The reason for US disinterest is very simple. As my colleagues Gary C Hufbauer and Jeffrey J Schott have documented so clearly (Hufbauer and Schott 2010), the formula cuts of farm subsidies and tariffs and industrial tariffs currently on the table in the Doha Round would expand total US exports by a munificent $6-$7 billion. The number is so embarrassingly small that no US industry or firm has lobbied the administration or Congress on the round during the entirety of the Obama administration (or for some time before). US business has voiced more interest in the FTA with tiny Panama, not to mention the much bigger FTAs with Colombia and especially Korea. Dr Baldwin is simply incorrect to assert that “the Doha tariff cuts would be the biggest market opening initiative ever signed by the US”; Hufbauer-Schott show that what has been agreed so far would entail US trade gains considerably smaller than NAFTA and the Korea FTA.

In his prescriptive second column (Baldwin 2011b), Baldwin argues that the US has no alternative strategy to increase its global market access because domestic political constraints will hamper its pursuit of regional and bilateral FTAs. He acknowledges that the Trans Pacific Partnership (TPP) is the “strong point” in this alternative approach but ignores the likely near-term expansion of its coverage to at least Japan and Korea and the resultant pressure this will put on the rest of Asia, including China, that could enable TPP to realise its ultimate goal of becoming a Free Trade Area of the Asia Pacific by 2020.

In doubting the ability of the US to win the FTA race, or at least obviate the current discrimination against it by catching up with the intra-Asian and EU regional pacts already in place, he ignores the strong prospect that the US will trim its negotiating sails to enable it to do so. Even the strongest Congressional and other advocates for US agriculture and labour standards understand that the country must fight preferential fire with fire, and the geopolitical imperative that prompted President Obama to join the Trans Pacific Partnership negotiations in the first place militate very strongly against letting those talks fail. In short, TPP (and an eventual Free Trade Area of the Asia Pacific) have very strong domestic constituencies in the US whereas Doha has very few.

The fixation in Baldwin (2011 b) on the multilateral option also clouds his judgment on the timing of US trade initiatives. There is no reason to believe that it will be harder for the administration to make deals in 2013 (or even 2012) than now, and it should in fact be considerably easier if unemployment declines substantially by then and the more competitive dollar produces a substantial reduction in the US trade deficit. Contrary to the assumption in Baldwin (2011), China and other emerging markets might also be more willing to compromise in a year or two as they gain confidence in the global recovery (and hence their own) and increasingly recognise their national interests in assuming responsible leadership of the global trading system commensurate with their increasingly central roles in it. It must also be noted that some of the emerging markets’ priority trade “asks” of the US, such as China’s desire for early market economy status and India’s wish to expand visa opportunities for its high-tech professionals, can be better pursued bilaterally than multilaterally.

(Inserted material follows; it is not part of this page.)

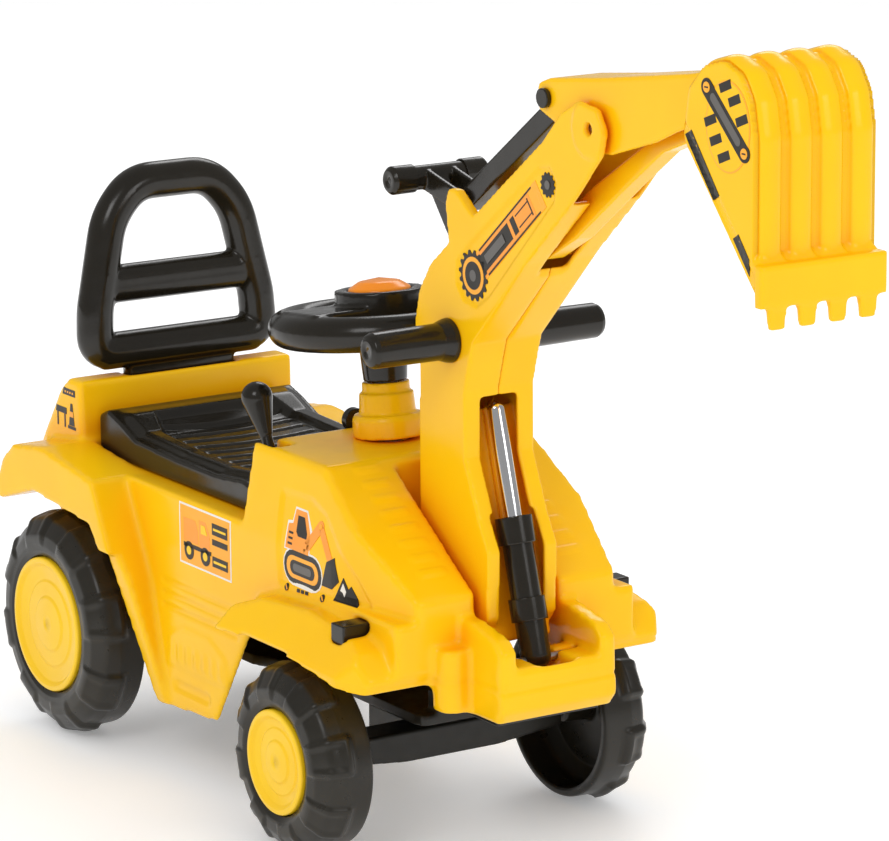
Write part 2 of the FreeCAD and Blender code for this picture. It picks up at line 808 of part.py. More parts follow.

I share Richard Baldwin’s fervent desire to revive the Doha Round and restore the multilateral track toward trade liberalisation. However, I reject his view that the US is the sole (or even primary) source of the pending failure. There is plenty of blame to go around and the abject failure of all the major trading countries to put meaningful offers on the table, or even to start serious negotiations on the crucial services sector, are at least equally at fault. My colleagues Hufbauer and Schott quantified the sizable potential gains from including services, several sectorals, and a robust facilitation agenda, but the continued absence of all three dooms Doha at this juncture and suggests that the running on trade liberalisation will take place far from Geneva for at least the foreseeable future.

References

Baldwin (2011a), “Is America mis-thinking its 21st century trade strategy? Part 1”, VoxEU.org, 16 May.
Baldwin (2011b), “Is America mis-thinking its 21st century trade strategy? Part 2”, VoxEU.org, 17 May.
Hufbauer, Gary, Jeffery Schott and Woan Foong Wong (2010). Figuring out the Doha Round, Policy Analyses in International Economics 91, PIIE.